This is the mail archive of the
libc-alpha@sourceware.org
mailing list for the glibc project.
Re: [RFC] Statistics of non-ASCII characters in strings
- From: Alexander Monakov <amonakov at ispras dot ru>
- To: Florian Weimer <fweimer at redhat dot com>
- Cc: Wilco Dijkstra <wdijkstr at arm dot com>, libc-alpha at sourceware dot org
- Date: Tue, 23 Dec 2014 18:25:07 +0300 (MSK)
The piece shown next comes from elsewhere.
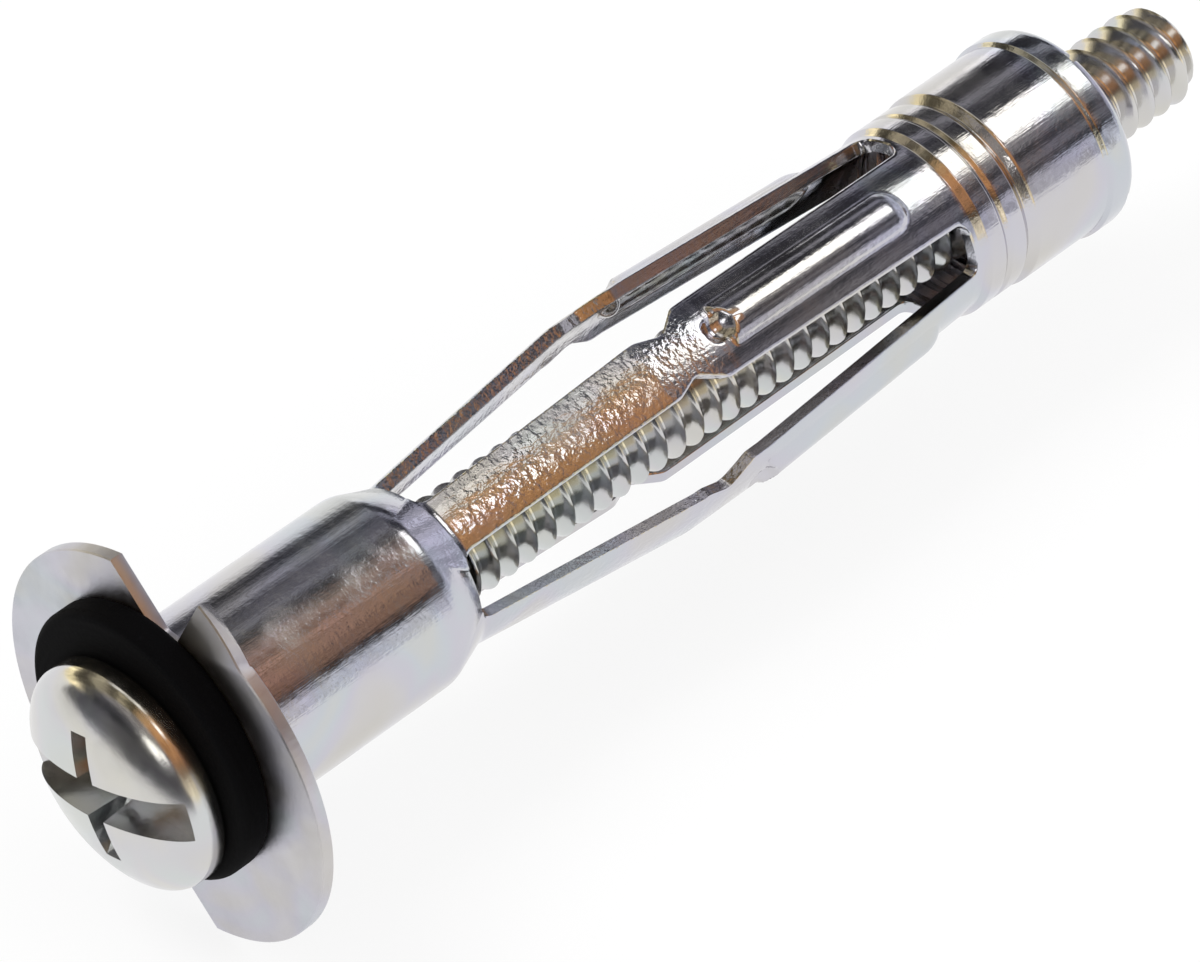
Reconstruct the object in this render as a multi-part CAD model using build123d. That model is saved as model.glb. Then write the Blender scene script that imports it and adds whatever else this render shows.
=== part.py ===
from build123d import *
import math
import os

# A hollow wall anchor (a pressed steel sleeve that folds out behind a board),
# with its screw, its black sealing ring and the nut that is crimped in its tail.
#
# Frame: millimetres. The origin is the centre of the flange's back face, which
# bears on the wall. +X runs along the anchor's axis into the wall, +Z is up.
# Angles round the axis are measured from +Z towards -Y.

# ---------------------------------------------------------------- sleeve sizes
SHEET = 0.6              # gauge of the strip that the sleeve is pressed from
FLANGE_D = 17.8
COLLAR_D = 8.9           # smooth tube that fills the hole in the board
COLLAR_BEND_R = 0.4      # bend between flange and collar, on the wall side
SHOULDER_X = 11.3        # where the collar starts to narrow
NECK_X = 13.2            # where the narrow end of the shoulder is reached
NECK_D = 7.5
SHOULDER_R = 1.6
NECK_R = 0.9
LEG_COUNT = 4
LEG_ANGLE = 23.5         # direction of the first leg
ROOT_X = 13.0            # front end of the slots between the legs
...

- Subject: Re: [RFC] Statistics of non-ASCII characters in strings
- Authentication-results: sourceware.org; auth=none
- References: <001401d01df6$0f7cc5a0$2e7650e0$ at com> <54997DBF dot 6070305 at redhat dot com>
On Tue, 23 Dec 2014, Florian Weimer wrote:
> Why can't you do the equivalent of
>
> X = ((X & 0x80) >> 1) | (X & 0x7F);
>
> before the new check? Does this lengthen the dependency chain too much?
If understood the previous discussion correctly, there's another possibility.
Wilco's proposal is to use a zero byte matcher that would give a false
positive on byte 0x80. One can use such matcher to skip from the beginning of
string to the first occurence of either 0x0 or 0x80 in the string, and then
continue with normal strlen from there.
Alexander